If you would have stepped into a room of my thoughts this past week it would have been a gamble as to whether you were in a funhouse or a Bergman film. It’s been a rollercoaster. It’s also been a week since my mom died.
So, I’m reminding myself of what I know; that …
… grief takes time, sometimes it takes all our time. That’s what I tell my clients but years since I’ve had to apply it personally at this magnitude. A parent holds a certain placeholder in life that hits different. For me, I’m in shock. It was unexpected.
… there is no right way to grieve. I’m more mad than sad. I keep thinking, “we weren’t done talking!!!”, even though I know that the last few years we said what we had to say. I just didn’t want it to end. It was finally a good healthy conversation. We worked hard to get there. After decades of turmoil and separation we’d finally reached a place of peace… and she bails. That’s what my feelings say. I know there is no intentional departure recovering from Covid-19. It’s a hot mess with no certainties. It makes me so angry.

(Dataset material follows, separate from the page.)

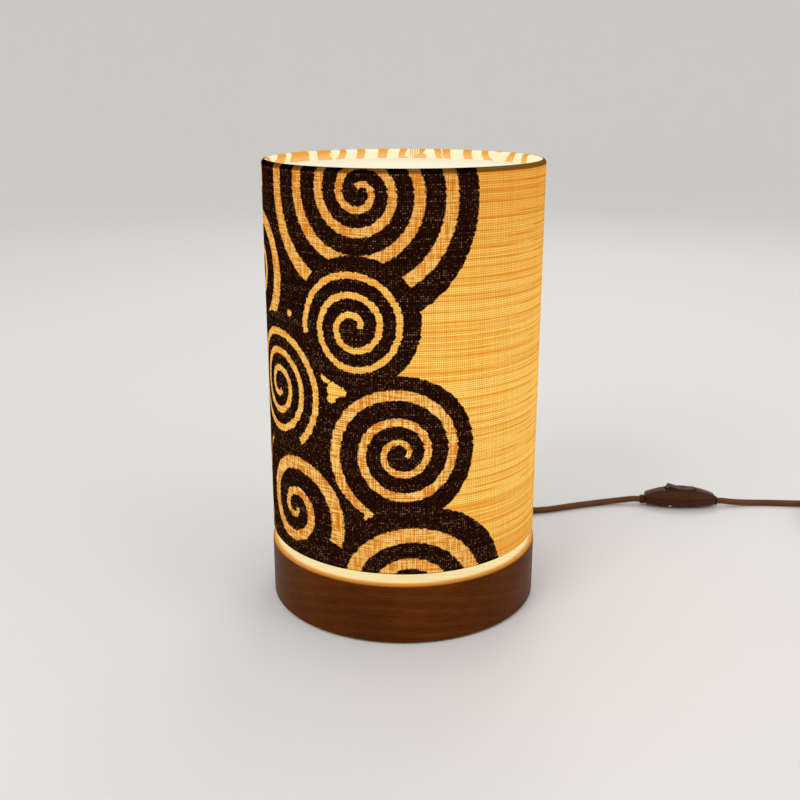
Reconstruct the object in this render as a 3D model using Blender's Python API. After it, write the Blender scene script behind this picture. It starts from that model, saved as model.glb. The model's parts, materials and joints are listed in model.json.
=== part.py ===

… grief is a process of reorganization. For now, I dredge on through the mire of mourning. Taking it one day at a time. Remembering the good things, who she was, honoring her life in a way that she would have wanted and that which is meaningful to those who loved her. It’s no longer about me, fairness, or meeting needs. She was a teen mom in the 1960’s. She did the best she could. It’s about stepping up, a duty.
Until the next phase of this grieving journey comes, that’s where I’m parked. Still saving a space for her each day, to talk, knowing what she’d say, hearing her voice in memory, re-reading texts and emails, looking at pictures, setting up her memorial. Maybe I’m keeping busy. Maybe I’m in denial. Either way, I’m doing all I know to do right now and that’s enough.